Being addicted to such an institution is understandable; but it is also dangerous–and not only because the voting patterns are so fragile. Don’t get me wrong. Judicial addictions are not always negative. Over the past fifty years, progressives, in close partnership with the courts, have helped to reinvent this nation, moving from the deeply racist and homophobic 1950s characterized by widespread misogyny, frequent eruptions of police violence, ongoing acts of religious intolerance and recurring spasms of political repression to a contemporary America that, while far from perfect, is at least a place where toleration–racial, political, religious, gender and sexual–has become a mainstream value.

But, important as courts have been, judicial fiat, standing alone, did not change American culture. Time and again, progressives reinforced the moral prophecy of the courts with intense political activity designed to persuade the majority that the Supreme Court’s pronouncements were not just law, they were also law that is just. For example, Brown v. Board of Education‘s call for racial justice in 1954 was followed by Dr. King’s grassroots appeal to the moral conscience of the nation, calling on us to renounce a legacy of racism.

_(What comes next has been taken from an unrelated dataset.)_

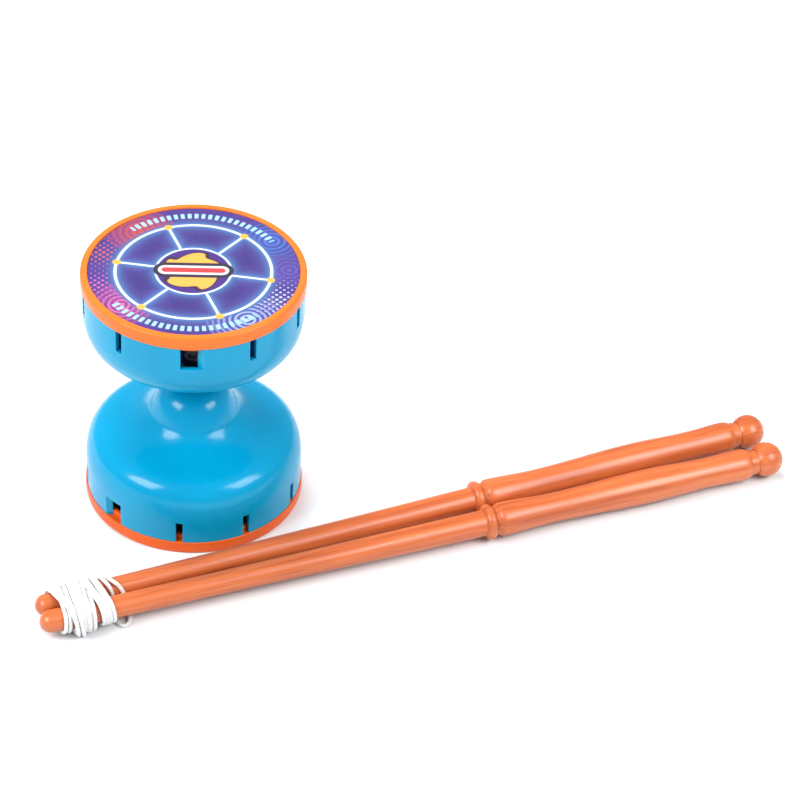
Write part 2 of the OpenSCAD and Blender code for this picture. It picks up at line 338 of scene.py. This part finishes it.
def ramp(add, value, stops, mode="LINEAR"):
    node = add("ValToRGB", {0: value})
    node.color_ramp.interpolation = mode
    while len(node.color_ramp.elements) < len(stops):
        node.color_ramp.elements.new(0.5)
    for element, (place, colour) in zip(node.color_ramp.elements, stops):
        element.position = place
        element.color = colour if isinstance(colour, tuple) else (colour, colour, colour, 1)
    return node.outputs[0]


def blend_colour(add, amount, a, b, mode="MIX"):
    node = add("Mix", None, data_type="RGBA", blend_type=mode)
    tree = node.id_data
    for socket, value in ((node.inputs[0], amount), (node.inputs[6], a), (node.inputs[7], b)):
        if isinstance(value, bpy.types.NodeSocket):
            tree.links.new(value, socket)
        else:
            socket.default_value = value
    return node.outputs[2]


def moulded_plastic(name, colour, deep, roughness, coat=0.35):
    material, shader, tree, add = new_material(name)
    place = add("TexCoord").outputs["Object"]
    cloud = add("TexNoise", {"Vector": place, "Scale": 28, "Detail": 2}).outputs[0]
    patches = ramp(add, cloud, [(0.35, 0.0), (0.65, 1.0)])
    tree.links.new(blend_colour(add, patches, rgb(*deep), rgb(*colour)), shader.inputs["Base Color"])
    fine = add("TexNoise", {"Vector": place, "Scale": 900, "Detail": 3}).outputs[0]
    sheen = add("MapRange", {0: fine, 3: roughness - 0.04, 4: roughness + 0.05}).outputs[0]
    tree.links.new(sheen, shader.inputs["Roughness"])
    bump = add("Bump", {"Height": fine, "Strength": 0.06, "Distance": 0.0002})
    tree.links.new(bump.outputs[0], shader.inputs["Normal"])
    shader.inputs["Coat Weight"].default_value = coat
    shader.inputs["Coat Roughness"].default_value = 0.12
    shader.inputs["Specular IOR Level"].default_value = 0.18
    return material


cup_plastic = moulded_plastic("cup plastic", (0, 143, 184), (0, 138, 179), 0.18, 0.12)
cup_shader = cup_plastic.node_tree.nodes["Principled BSDF"]
cup_shader.inputs["Subsurface Weight"].default_value = 0.4
cup_shader.inputs["Subsurface Radius"].default_value = (0.5, 0.5, 1.0)
cup_shader.inputs["Subsurface Scale"].default_value = 0.006
# Both caps are the same orange plastic. The upper cap's copy is painted lighter, as painted light from above, and the
# lower cap's copy is painted darker and redder, as painted shade.
lit_cap_plastic = moulded_plastic("cap plastic", (224, 108, 40), (218, 103, 36), 0.34, 0.08)
shaded_cap_plastic = moulded_plastic("cap plastic with painted shade", (216, 90, 26), (210, 85, 24), 0.34, 0.08)

# %% [markdown]
# The braid's threads cross each other in two slanting sets. The tube keeps its own way round and way along at
# every point, so the pattern follows the string wherever it turns.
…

Significantly, Brown succeeded in changing the culture, but only as far as Dr. King succeeded in persuading the nation.

The assault on gender stereotyping followed a similar pattern. Ginsburg’s judicial victories when she headed the ACLU’s Women’s Rights Project in the early 1970s were supported by a brilliantly orchestrated movement designed to persuade Americans that it is unjust to deny women an equal chance to pursue their dreams. The combined effect of Supreme Court victories and related grassroots activity defending the fairness of the benchmark ushered in a gender revolution that altered America. No similar organized movement facilitated public acceptance of the Supreme Court’s barrage of revolutionary free speech decisions, which began with New York Times v. Sullivan. But who needs a formal movement when the self-interest of the media results in a constant drumbeat of support for the idea of free speech–a drumbeat that ultimately forged such broad acceptance of a robust free speech principle that flag-burning was deemed constitutionally protected by a left-right coalition that stretched from Justices Brennan and Marshall to Justice Scalia, with Justice Kennedy in the middle.

In recent years, many progressives appear to have lost the habit of following up judicial victories with grassroots movements. Simply put, too often the appeal to courts is treated as the end of the political process, not its beginning. Three examples suffice.

The battle over abortion rights has never developed an effective movement designed to explain why abortion is fundamentally fair. The high moral ground was ceded to opponents who stressed its moral complexity. The progressive response was an abstract defense of individual autonomy that winds up sounding hedonistic, together with hairsplitting distinctions about when human life begins. That may be fine for courts, but it does not persuade ordinary people. In the early 1990s Ginsburg, by then a judge on the Court of Appeals for the DC Circuit, recognized the problem and urged that Roe be defended politically, not on its own terms but as a matter of necessity in order to permit women to function equally in the society. She was shouted down by lawyers afraid of weakening the precedent. It’s not too late to take her advice.

The gay rights movement, winner of a great judicial victory in Lawrence v. Texas, when the Supreme Court invalidated criminal sodomy laws, immediately redoubled its judicial bets by challenging laws banning same-sex marriage. That may be good law, but it’s terrible politics. A grassroots movement designed to explain why it’s unfair to deny gays the ability to live together in stable relationships would result in widespread support for legally protected civil unions and pave the way for popular acceptance of same-sex marriage. Without such a campaign, opponents have been permitted an open shot to argue the unfairness of imposing unwanted changes on a historic, religion-based institution.

Finally, defenders of the wall between church and state have relentlessly pressed to remove religious imagery from the public square without seeking to persuade the public that it’s fundamentally fair to do so. Legalistic arguments simply do not convince many well-meaning people who feel cheated when their religious symbols are banned. Nor do claims that onlookers are somehow harmed merely by viewing such symbols, as long as everyone has an equal right to have the symbol of his or her choice, including symbols of atheism, displayed. We don’t allow secular speech to be banned because it offends onlookers. Why should religious symbols be subject to “heckler’s veto”? Thus, unlike abortion and gay rights, where powerful fairness-based arguments exist in defense of judicial decisions if only we would deploy them, I’m not sure that in this case a persuasive fairness rationale exists.

Progressives pay a heavy price for failing to defend the fairness of our judicial victories at the grassroots. In the short run, we weaken judicial precedents, leaving them exposed to criticism that they are unfair and undemocratic–which ultimately may result in the selection of judges willing to overturn them. In the long run, we pay an even heavier price by galvanizing opponents bent on freeing themselves from what they perceive as elitist disrespect for democratic governance. The margin of victory in the 2004 presidential election may well have come from religious believers in Ohio who voted against their economic self-interest to protest judicial decisions that appeared to them to attack their belief systems without good reason. As progressives, we owe it to our fellow citizens to seek to persuade them why it’s fair to ask them to forgo acting on deeply felt beliefs. Most of the time, we can tell a compelling story that will convince many, and, at a minimum, provide a basis for engaging the skeptical. If we can’t, maybe the decisions just aren’t worth defending.